Two months ago, I had just sat down with my family in the TGV to Paris when my phone rang. It was Karin Kortenhorst who surprised me by asking if I wanted to manage today’s opening. What does one do at such a moment?

I thought I’d better make sure to be well-prepared, so a week later I sat down with Karin at the kitchen table in her beautiful house on the Vecht. I had intended to go deep into the details, in order to lay out – as it were – the essence of her artistry here for you today. What moves her, what are her deeper motives, what is the source of her desire to immerse us in the wondrous images that surround us here today? She sat before me in a summer dress laughing easily when my attention was drawn by a slight vibration under her skin. I bravely asked my next reflective question, but as her words danced around me, the meaning remained out of my grasp and I became more and more absorbed by what was happening before my eyes. What went on inside that fragile body? It was fizzing, bubbling and sparkling…. Karin Kortenhorst started to bloom before my eyes, like a young tree in spring. The movement under her skin formed bumps on her arms and shoulders; unsuspected forces pushed from her insides and her tightly stretched skin formed protrusions that pushed outward like thin fingers in a balloon. Something had to be released that had built up over many years. It was knocking at the edges of the body that sat before me smiling and unsuspecting. As the conversation continued, this miracle of growth and movement took place and I could not look away.

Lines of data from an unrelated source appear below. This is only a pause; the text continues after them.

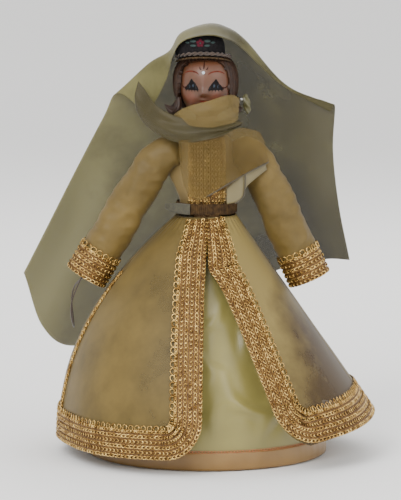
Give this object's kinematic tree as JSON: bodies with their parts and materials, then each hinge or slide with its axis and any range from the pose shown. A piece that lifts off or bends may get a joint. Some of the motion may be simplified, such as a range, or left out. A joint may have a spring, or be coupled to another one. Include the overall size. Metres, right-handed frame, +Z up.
{
  "type": "costumed puppet doll",
  "caption": "Standing costumed puppet doll with a turning head, two swinging arms, a long braided coat, a satin underskirt and a wide sheer veil.",
  "frame": {"origin": "on the floor, at the middle of the base disc's flat underside", "axes": "+Z up along the body, -Y the way the face looks, +X towards the doll's own left hand"},
  "size_m": [0.2245, 0.2025, 0.2707],
  "materials": {
    "core_wood": "raw",
    "rod_steel": "drawn wire",
    "pin_steel": "bright",
    "wadding": "soft cotton",
    "petticoat_net": "stiff net",
    "green_satin": "glossy satin",
    "gold_satin": "glossy satin",
    "orange_thread": "thread",
    "gold_organza": "crisp organza",
    "olive_organza": "sheer organza",
    "gold_braid": "metallic gimp braid",
    "brown_ribbon": "ribbed ribbon",
    "grey_ribbon": "ribbed ribbon",
    "olive_thread": "twisted thread",
    "painted_face": "glossy paint",
    "painted_hair": "glossy paint",
    "black_velvet": "velvet",
    "brown_roll": "rolled cloth",
    "cap_flower": "embroidery",
    "old_gold_chain": "twisted chain",
    "clear_stone": "faceted"
  },
  "bodies": {
    "root": {"base_disc": "core_wood", "body_post": "core_wood", "torso_block": "core_wood", "neck_dowel": "core_wood", "rod_bead_right": "core_wood", "rod_bead_left": "core_wood", "shoulder_rod": "rod_steel", "skirt_wadding": "wadding", "petticoat": "petticoat_net", "underskirt": "green_satin", "underskirt_hem": "gold_satin", "hem_stitching": "orange_thread", "bodice_front": "gold_organza", "bodice_back": "gold_organza", "bodice_braid_right": "gold_braid", "bodice_braid_left": "gold_braid", "belt": "brown_ribbon", "belt_end": "grey_ribbon", "coat_panel_right": "gold_organza", "coat_panel_left": "gold_organza", "coat_back": "gold_organza", "front_braid_right": "gold_braid", "front_braid_left": "gold_braid", "hem_braid_right": "gold_braid", "hem_braid_left": "gold_braid", "hem_braid_back": "gold_braid", "side_trim": "gold_braid", "neck_scarf": "olive_organza", "shoulder_strap": "green_satin", "veil": "olive_organza"},
    "head_group": {"head": "painted_face", "hair": "painted_hair", "cap": "black_velvet", "cap_trim": "brown_roll", "cap_embroidery": "cap_flower", "hairline_chain": "old_gold_chain", "forehead_jewel": "clear_stone", "face_veil": "olive_organza", "veil_pin": "pin_steel", "veil_twist": "olive_organza"},
    "right_arm": {"arm_right": "wadding", "sleeve_lining_right": "green_satin", "sleeve_right": "gold_organza", "cuff_braid_right": "gold_braid", "hand_string": "olive_thread"},
    "left_arm": {"arm_left": "wadding", "sleeve_lining_left": "green_satin", "sleeve_left": "gold_organza", "cuff_braid_left": "gold_braid"}
  },
  "joints": [
    {"name": "head_turn", "type": "hinge", "parent": "root", "child": "head_group", "pos_m": [0, 0, 0.2032], "axis": [0, 0, 1], "range_deg": [-50, 50], "deforming": ["veil"]},
    {"name": "right_arm_swing", "type": "hinge", "parent": "root", "child": "right_arm", "pos_m": [-0.0283, 0, 0.192], "axis": [-1, 0, 0], "range_deg": [-8, 100]},
    {"name": "left_arm_swing", "type": "hinge", "parent": "root", "child": "left_arm", "pos_m": [0.0283, 0, 0.192], "axis": [-1, 0, 0], "range_deg": [-8, 100], "deforming": ["neck_scarf"]}
  ]
}
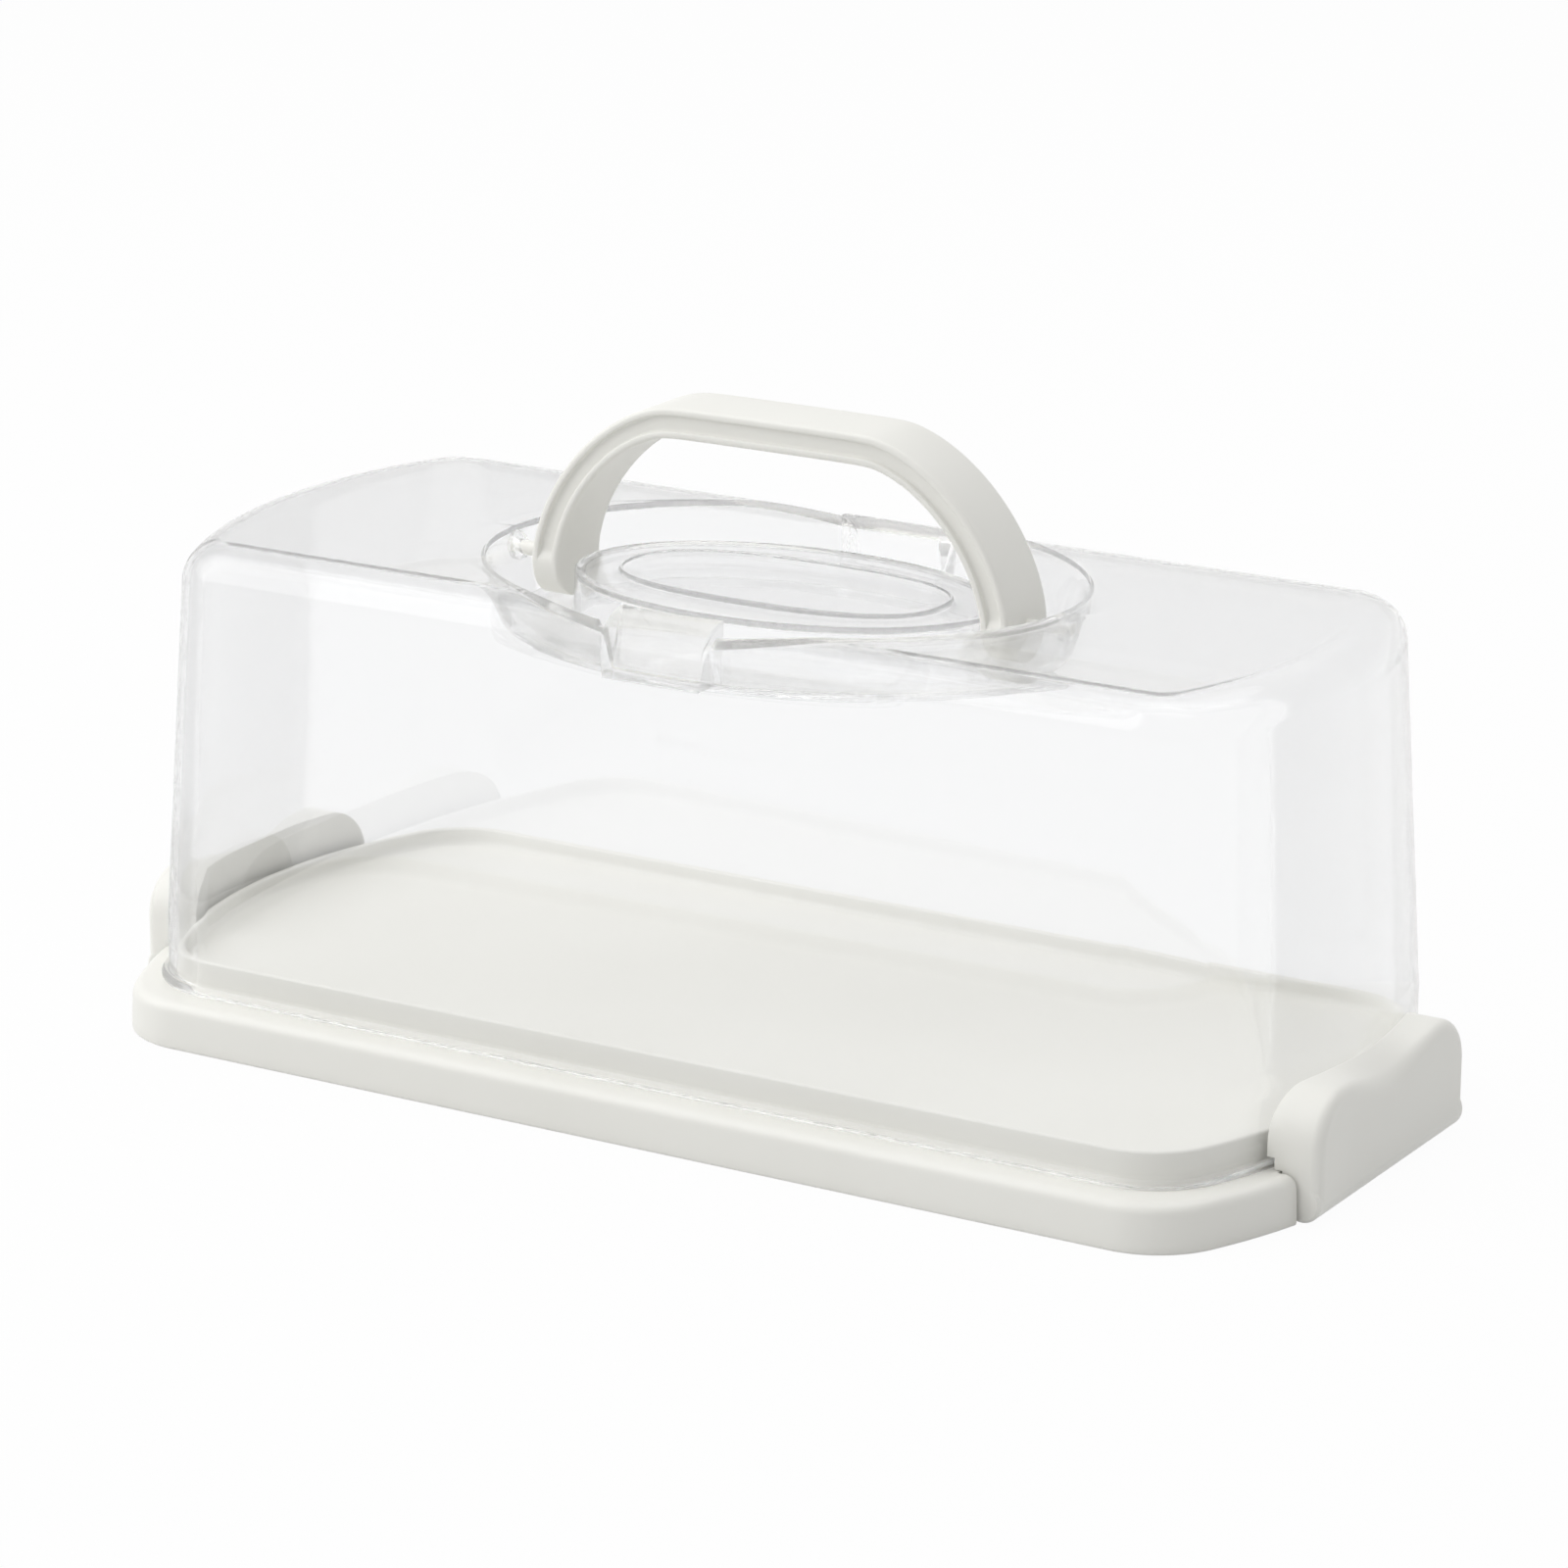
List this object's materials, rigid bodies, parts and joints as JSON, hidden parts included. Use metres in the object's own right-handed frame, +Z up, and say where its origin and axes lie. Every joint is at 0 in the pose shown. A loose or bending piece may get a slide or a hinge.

One of the most unique characteristics of being human is this ability to function quite normally in the presence of others, while at the same time experiencing something completely different. Being simultaneously inside and outside. I myself spent my secondary school years daydreaming at my desk and continued, unconsciously, to train in this “innermost emigration”. Flying inward and then returning. My talent was exploring the interior space of my world. Probing the boundary between Me and the World. Our skin is a literal border, and this is where, for me, the realisation of an expression was achieved. A work of art that fought its way out. Salman Rushdie once wrote: “Literature is created along the border between the Self and the world, and during the creative act, that border becomes softer. It becomes permeable and enables the world to flow into the artist, and the artist to flow into the world.”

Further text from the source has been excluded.